I'd be remiss if I didn't point out that one of the authors on the new paper, Jason Wright, has been blogging about some plausible ideas to explain all this, some of which seem pretty far out at first glance, but are supported by the numbers. For example, these dips could be caused by… a black hole! Actually, not the black hole itself, but a disk of material around it (read hypothesis #5 at that link; #6 is pretty much ruled out by the new observations). These are common in our galaxy, but the odds of one lining up to get between us and a nearby star is pretty low. But then, we've never seen a star act like this one, so whatever is causing it must be something rare!

I'd rate that as unlikely, but at this point it's still worth keeping an open mind.

artwork of a black hole accretion disk

Artwork depicting a black hole with an accretion disk, and magnetic fields swirling above it. Credit: NASA/JPL-Caltech

Even given that, it does look like dust is the most likely culprit here, and not aliens*. Still, there are lots of details that need filling in. If some sort of collision or massive disintegration event is what's behind all this, then it may be periodic, occurring every time this material orbits the star. If so, then the astronomers predict there may be another series of dips starting on or around June 2019. If so, then they'll be ready to observe it again.

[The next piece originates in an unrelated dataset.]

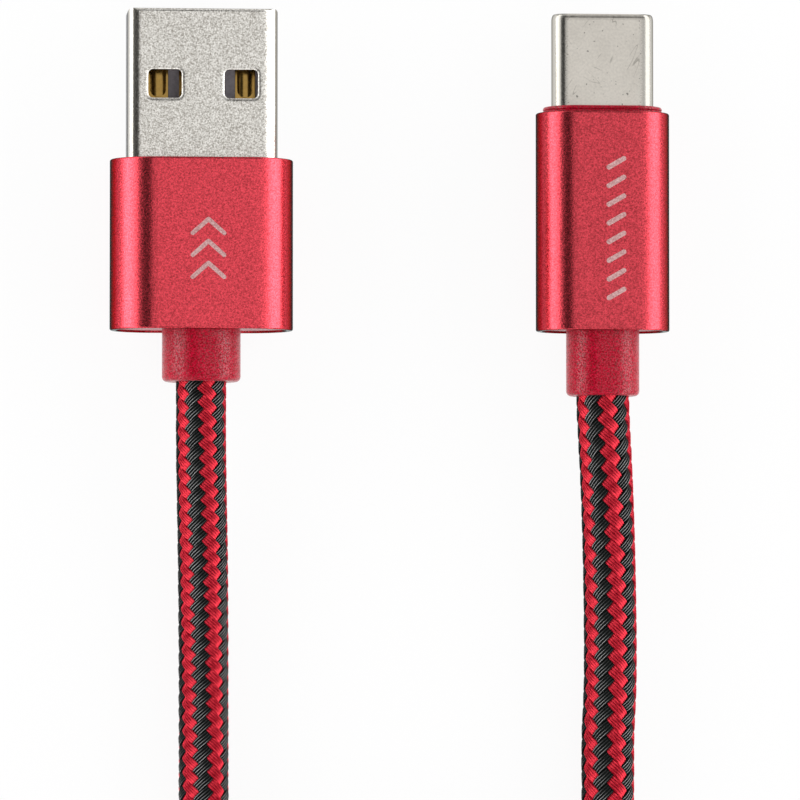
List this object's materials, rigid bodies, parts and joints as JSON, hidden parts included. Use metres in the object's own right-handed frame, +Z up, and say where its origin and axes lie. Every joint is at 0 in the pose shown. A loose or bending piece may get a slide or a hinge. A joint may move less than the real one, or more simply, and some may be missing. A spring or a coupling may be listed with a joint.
{
  "type": "charging cable",
  "caption": "Flexible charging cable with a flat rectangular plug on one end, a small rounded plug on the other, metal sleeve housings and a two-colour braided cord put away in a flat coil",
  "frame": {"origin": "centre of the base of the box round the two plugs, on the surface that the cable lies on", "axes": "+Z up, out of the surface; +X across, from the USB-A plug to the USB-C plug; +Y along the plugs, out of their tips"},
  "size_m": [0.0596, 0.1281, 0.0099],
  "materials": {
    "usb_a_nickel": "fine-grained nickel plating",
    "usb_c_nickel": "satin nickel plating",
    "housing_red": "bead-blasted, anodised red",
    "soft_red": "matte moulded elastomer",
    "insulator_grey": "matte",
    "contact_gold": "gold flashed",
    "contact_spring_steel": "bright",
    "solder": "bright",
    "wire_red": "satin",
    "wire_white": "satin",
    "wire_green": "satin",
    "wire_black": "satin",
    "inner_mould": "matte",
    "board_green": "solder mask",
    "resistor_black": "matte",
    "jacket": "matte",
    "braid": "braid of red and black yarns",
    "tie": "woven hook-and-loop strap",
    "cord": "braid over a jacket, wires and screen"
  },
  "bodies": {
    "root": {"usb_a_shell": "usb_a_nickel", "usb_a_insulator": "insulator_grey", "usb_a_contact_vbus": "contact_gold", "usb_a_contact_data_minus": "contact_gold", "usb_a_contact_data_plus": "contact_gold", "usb_a_contact_ground": "contact_gold", "usb_a_solder_joints": "solder", "usb_a_wire_red": "wire_red", "usb_a_wire_white": "wire_white", "usb_a_wire_green": "wire_green", "usb_a_wire_black": "wire_black", "usb_a_inner_mould": "inner_mould", "usb_a_strain_relief": "soft_red", "usb_a_housing": "housing_red", "usb_a_braid_end": "braid", "usb_a_jacket_end": "jacket", "usb_c_shell": "usb_c_nickel", "usb_c_insulator": "insulator_grey", "usb_c_contacts_upper": "contact_gold", "usb_c_contacts_lower": "contact_gold", "usb_c_latch": "contact_spring_steel", "usb_c_ground_springs": "contact_spring_steel", "usb_c_circuit_board": "board_green", "usb_c_resistor": "resistor_black", "usb_c_solder_joints": "solder", "usb_c_wire_red": "wire_red", "usb_c_wire_white": "wire_white", "usb_c_wire_green": "wire_green", "usb_c_wire_black": "wire_black", "usb_c_inner_mould": "inner_mould", "usb_c_strain_relief": "soft_red", "usb_c_housing": "housing_red", "usb_c_braid_end": "braid", "usb_c_jacket_end": "jacket", "cord_run_usb_a": "cord", "cord_coil": "cord", "coil_tie": "tie", "cord_run_usb_c": "cord"}
  },
  "joints": []
}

And this is why I'm not hugely disappointed it's not aliens. I never really thought it was, but as a substitute we get something that's still a mystery, and may be due to massive objects colliding around a star quadrillions of kilometers away!

That's still thrilling. I can't wait for Episode 3. Stay tuned.

*Unless it was an alien megastructure and then another species of aliens came along and blew it up. If this turns out to be the case I'm claiming the movie rights here and now.